Viltà della caccia alla lepre

19 Settembre 2012 di Stefano Olivari

Voleva ammazzare volontariamente qualche decina di lepri, invece ha ammazzato per sbaglio suo figlio. Stiamo parlando dell’incidente capitato al cacciatore fiorentino che inciampando sul suo fucile ha fatto partire un colpo mortale per un umano. Condoglianze alla famiglia, quelle che non avrebbero ricevuto le famiglie delle lepri di Fiesole, più registrazione burocratica di una morte che se fosse avvenuta in uno stadio di calcio farebbe chiedere l’abolizione del calcio e come minimo portebbe alla sospensione del campionato. Invece no, la caccia è cultura (come del resto l’infibulazione) e l’attività venatoria va avanti: così almeno ci spiegano produttori di armi, giornalisti che si credono Hemingway ma sono meno letti degli annunci dei centri massaggi e ovviamente gli stessi cacciatori, con argomentazioni che vanno dall’equilibrio faunistico ad una fantomatica ‘caccia consapevole’ (per questo i cacciatori toscani sono prevalentemente di sinistra, mentre in altre regioni prevale la destra machista) passando per gli istinti naturali dell’uomo.

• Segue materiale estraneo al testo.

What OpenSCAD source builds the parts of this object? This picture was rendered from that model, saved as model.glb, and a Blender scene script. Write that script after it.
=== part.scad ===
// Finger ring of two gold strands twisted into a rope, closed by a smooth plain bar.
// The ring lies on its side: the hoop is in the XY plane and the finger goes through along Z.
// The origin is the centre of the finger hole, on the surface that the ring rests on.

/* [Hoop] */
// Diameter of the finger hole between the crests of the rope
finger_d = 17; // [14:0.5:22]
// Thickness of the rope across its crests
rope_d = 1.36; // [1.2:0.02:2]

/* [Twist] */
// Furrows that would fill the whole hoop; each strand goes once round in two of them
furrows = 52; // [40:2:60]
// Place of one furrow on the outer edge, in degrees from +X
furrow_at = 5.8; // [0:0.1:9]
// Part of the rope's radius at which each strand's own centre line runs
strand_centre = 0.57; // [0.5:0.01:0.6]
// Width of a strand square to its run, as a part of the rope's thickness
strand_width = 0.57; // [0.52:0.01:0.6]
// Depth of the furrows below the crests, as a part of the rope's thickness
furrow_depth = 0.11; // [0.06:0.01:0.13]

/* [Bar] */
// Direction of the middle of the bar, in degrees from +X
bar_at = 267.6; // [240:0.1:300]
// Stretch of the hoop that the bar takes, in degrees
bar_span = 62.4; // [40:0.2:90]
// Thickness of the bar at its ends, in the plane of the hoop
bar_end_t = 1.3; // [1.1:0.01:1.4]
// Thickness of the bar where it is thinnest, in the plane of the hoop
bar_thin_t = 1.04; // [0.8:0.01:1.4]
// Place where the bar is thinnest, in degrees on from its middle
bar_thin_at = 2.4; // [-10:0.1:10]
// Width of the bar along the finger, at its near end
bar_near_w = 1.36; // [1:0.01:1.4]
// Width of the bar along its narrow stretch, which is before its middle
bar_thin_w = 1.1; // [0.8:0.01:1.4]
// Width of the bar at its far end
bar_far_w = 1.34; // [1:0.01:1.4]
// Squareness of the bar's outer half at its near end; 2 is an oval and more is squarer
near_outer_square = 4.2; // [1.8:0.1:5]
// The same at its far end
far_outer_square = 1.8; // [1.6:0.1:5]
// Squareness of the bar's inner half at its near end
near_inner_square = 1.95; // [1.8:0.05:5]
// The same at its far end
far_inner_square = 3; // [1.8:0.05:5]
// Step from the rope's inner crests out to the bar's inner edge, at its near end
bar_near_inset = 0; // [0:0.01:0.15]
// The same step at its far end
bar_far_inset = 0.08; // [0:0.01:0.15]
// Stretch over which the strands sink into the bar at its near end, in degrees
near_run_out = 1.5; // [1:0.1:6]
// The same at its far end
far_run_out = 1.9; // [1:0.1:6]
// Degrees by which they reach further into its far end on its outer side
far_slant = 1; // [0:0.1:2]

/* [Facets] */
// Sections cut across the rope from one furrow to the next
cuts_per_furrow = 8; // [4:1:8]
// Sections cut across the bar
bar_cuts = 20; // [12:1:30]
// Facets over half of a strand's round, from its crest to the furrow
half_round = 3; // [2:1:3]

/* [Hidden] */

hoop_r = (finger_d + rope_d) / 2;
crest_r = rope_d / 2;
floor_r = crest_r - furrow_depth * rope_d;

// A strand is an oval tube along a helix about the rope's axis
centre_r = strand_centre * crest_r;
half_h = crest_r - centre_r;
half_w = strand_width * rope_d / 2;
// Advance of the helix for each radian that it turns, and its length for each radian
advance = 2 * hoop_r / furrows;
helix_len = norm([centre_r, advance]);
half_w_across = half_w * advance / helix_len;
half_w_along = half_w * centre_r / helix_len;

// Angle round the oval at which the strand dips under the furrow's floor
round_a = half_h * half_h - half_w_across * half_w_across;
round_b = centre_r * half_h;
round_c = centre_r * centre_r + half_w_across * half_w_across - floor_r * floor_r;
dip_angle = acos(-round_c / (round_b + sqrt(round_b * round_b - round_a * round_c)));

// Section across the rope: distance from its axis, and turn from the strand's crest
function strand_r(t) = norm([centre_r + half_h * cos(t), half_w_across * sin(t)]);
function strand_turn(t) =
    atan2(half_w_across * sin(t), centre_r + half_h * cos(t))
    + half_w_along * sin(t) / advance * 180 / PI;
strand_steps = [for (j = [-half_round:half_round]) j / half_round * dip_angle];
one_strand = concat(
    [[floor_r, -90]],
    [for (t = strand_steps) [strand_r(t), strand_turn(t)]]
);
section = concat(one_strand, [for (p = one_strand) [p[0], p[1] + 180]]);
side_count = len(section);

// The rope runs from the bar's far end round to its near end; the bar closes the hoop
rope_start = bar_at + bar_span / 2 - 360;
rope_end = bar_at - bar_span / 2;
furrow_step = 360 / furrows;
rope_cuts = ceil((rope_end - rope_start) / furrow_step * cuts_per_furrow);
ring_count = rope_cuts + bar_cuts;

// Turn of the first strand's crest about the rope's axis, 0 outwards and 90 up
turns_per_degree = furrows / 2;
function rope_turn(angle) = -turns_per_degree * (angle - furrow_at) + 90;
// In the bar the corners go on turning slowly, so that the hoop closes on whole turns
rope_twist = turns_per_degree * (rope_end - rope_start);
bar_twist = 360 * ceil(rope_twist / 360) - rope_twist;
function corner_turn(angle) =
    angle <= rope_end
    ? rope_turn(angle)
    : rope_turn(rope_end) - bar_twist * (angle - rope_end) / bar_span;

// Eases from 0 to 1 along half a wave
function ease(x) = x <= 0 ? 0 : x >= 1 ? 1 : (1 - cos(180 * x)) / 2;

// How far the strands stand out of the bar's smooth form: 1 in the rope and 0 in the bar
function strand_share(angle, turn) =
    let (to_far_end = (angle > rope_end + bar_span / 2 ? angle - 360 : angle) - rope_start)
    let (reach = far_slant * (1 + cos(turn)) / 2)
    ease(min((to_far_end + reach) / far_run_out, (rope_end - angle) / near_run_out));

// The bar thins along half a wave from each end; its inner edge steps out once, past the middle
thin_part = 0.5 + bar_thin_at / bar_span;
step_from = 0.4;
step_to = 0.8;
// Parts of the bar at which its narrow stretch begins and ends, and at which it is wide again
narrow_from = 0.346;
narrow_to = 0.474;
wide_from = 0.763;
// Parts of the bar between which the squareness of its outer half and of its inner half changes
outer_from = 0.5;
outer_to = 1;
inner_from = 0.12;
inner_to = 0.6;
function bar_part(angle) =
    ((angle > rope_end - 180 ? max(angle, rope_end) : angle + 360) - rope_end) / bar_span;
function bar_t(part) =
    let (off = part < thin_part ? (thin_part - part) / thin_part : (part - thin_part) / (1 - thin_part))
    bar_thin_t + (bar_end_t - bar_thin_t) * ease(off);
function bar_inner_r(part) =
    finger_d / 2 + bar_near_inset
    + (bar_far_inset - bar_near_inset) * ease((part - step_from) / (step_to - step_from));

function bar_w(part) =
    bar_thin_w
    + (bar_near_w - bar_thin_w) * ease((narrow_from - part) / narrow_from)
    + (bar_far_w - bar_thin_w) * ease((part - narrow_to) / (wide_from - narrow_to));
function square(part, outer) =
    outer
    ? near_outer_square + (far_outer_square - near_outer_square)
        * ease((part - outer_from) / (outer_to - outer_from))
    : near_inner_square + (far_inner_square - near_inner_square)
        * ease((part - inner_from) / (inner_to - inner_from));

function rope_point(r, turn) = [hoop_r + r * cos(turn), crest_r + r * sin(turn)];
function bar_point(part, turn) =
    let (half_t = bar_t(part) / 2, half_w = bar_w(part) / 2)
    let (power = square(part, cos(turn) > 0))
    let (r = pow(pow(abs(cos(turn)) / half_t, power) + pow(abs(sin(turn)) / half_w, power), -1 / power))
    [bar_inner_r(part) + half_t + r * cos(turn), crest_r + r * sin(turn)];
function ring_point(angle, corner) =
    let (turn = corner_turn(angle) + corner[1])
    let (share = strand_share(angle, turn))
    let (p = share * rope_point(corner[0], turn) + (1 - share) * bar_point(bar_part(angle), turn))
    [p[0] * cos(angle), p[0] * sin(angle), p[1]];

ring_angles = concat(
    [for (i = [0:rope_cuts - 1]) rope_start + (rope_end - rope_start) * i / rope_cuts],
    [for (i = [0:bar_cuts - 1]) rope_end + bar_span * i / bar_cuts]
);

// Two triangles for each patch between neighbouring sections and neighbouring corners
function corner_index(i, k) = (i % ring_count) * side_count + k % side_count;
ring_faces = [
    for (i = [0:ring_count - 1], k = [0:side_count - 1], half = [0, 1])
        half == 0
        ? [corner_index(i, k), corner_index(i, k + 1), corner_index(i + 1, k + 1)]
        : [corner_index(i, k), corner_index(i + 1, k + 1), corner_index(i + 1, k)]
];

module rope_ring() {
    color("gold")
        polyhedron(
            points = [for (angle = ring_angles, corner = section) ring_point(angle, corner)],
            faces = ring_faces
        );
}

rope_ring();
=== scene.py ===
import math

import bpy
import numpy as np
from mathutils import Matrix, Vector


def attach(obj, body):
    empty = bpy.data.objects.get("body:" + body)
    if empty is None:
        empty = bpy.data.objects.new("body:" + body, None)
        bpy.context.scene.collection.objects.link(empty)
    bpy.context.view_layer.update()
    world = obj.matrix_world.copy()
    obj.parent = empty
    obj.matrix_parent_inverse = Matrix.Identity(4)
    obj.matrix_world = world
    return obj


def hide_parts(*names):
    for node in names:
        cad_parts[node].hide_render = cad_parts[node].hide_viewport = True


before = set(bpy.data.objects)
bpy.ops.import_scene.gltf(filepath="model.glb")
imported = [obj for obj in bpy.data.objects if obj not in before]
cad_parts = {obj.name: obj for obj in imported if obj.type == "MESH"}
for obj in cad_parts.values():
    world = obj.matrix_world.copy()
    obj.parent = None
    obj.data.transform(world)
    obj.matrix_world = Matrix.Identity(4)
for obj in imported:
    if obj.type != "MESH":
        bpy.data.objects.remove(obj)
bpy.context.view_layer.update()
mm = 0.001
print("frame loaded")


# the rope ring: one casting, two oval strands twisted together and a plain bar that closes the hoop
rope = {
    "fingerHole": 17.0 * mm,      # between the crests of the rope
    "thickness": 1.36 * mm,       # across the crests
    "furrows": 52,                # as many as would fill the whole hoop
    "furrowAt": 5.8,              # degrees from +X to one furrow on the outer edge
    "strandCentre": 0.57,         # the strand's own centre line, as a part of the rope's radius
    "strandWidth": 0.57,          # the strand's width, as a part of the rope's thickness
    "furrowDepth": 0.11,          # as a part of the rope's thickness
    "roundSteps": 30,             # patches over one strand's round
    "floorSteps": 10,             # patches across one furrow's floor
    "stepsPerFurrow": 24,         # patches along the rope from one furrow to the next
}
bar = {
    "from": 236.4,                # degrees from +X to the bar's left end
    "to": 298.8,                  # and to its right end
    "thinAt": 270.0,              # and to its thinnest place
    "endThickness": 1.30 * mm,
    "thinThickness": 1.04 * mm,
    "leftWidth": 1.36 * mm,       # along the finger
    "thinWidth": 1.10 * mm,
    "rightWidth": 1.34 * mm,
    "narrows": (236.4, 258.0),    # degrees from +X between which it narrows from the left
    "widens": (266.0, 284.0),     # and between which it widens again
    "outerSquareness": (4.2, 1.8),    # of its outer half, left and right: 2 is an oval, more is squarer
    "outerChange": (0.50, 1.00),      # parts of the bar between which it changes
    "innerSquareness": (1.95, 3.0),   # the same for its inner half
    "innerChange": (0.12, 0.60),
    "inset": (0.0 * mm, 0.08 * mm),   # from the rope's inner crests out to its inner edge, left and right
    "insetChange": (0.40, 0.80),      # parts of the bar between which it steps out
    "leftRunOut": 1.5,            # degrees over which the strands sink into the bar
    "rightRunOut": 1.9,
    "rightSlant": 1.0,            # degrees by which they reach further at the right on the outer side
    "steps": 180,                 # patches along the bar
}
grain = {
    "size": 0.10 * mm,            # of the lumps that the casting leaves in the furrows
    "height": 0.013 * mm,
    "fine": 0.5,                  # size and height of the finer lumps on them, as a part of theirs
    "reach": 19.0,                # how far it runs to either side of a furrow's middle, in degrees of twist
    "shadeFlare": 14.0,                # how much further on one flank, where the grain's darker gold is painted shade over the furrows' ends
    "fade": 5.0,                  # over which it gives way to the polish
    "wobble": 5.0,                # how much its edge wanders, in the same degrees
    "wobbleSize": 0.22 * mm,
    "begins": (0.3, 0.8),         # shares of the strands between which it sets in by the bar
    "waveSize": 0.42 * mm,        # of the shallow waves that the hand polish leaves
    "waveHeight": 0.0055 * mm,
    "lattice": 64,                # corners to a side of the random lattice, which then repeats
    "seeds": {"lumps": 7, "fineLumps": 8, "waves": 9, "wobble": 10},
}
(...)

A parte il fatto che fa gli ‘istinti naturali’ avremmo quelli di sparare, se avessimo un’arma, a chi ci paga dopo nove mesi, e che quindi questi istinti non giustificano nulla, rimane un mistero il piacere che si provi nel combattere una guerra contro un nemico (la lepre) che non la vuole e non la può combattere. Parlando in generale il cacciatore, così come il torero, è fondamentalmente un vile perchè non combatte ad armi pari. E quando accadono questi incidenti la colpa è sempre del fuoco amico, mai della preda.